Is Jesus the Holy Spirit?
McCraney pointed out that Christ and the Spirit are both called Parakletos; both are said to intercede for us (Rom. 8:26, 34), and both are said to have been given to us by God. How these things prove that the Holy Spirit is not a person, I don’t know. If anything they might seem to prove that the Holy Spirit is Jesus. (They don’t. For example, John 14:16 calls the Holy Spirit “another Parakletos,” making it clear that the Holy Spirit is not Jesus but is someone like him.) But McCraney doesn’t (usually) make that claim. At one point, though, McCraney cited 2 Corinthians 3:17-18 and concluded that it means that Jesus is the Spirit.

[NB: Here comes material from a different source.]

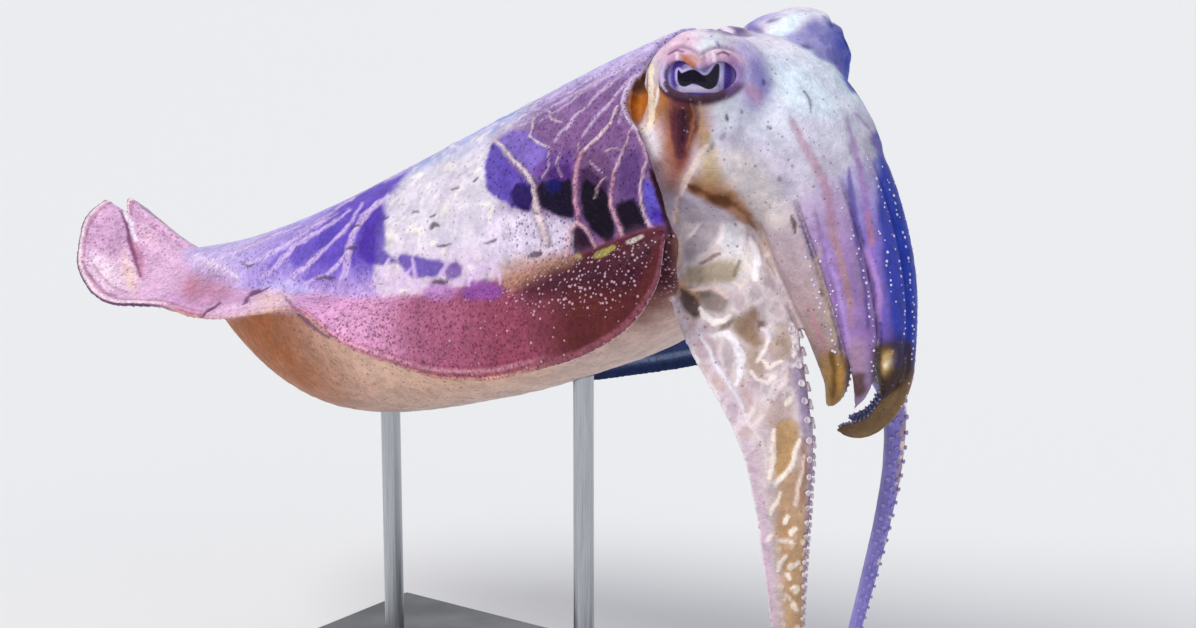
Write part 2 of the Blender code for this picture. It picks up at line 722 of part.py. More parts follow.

If so, then, by McCraney’s own reasoning, either Jesus is not a person or the Holy Spirit is a person.
Conclusion
Many of McCraney’s arguments against the personhood of the Holy Spirit, if applied consistently, would also “disprove” that God the Father is a person, or that Christ is a person. All of his objections to the orthodox doctrine are based on misunderstandings, some of them egregious.
The tragedy is that these errors could easily have been avoided, if McCraney would have listened to sound teachers and studied these things carefully before publicly teaching on matters he doesn’t understand.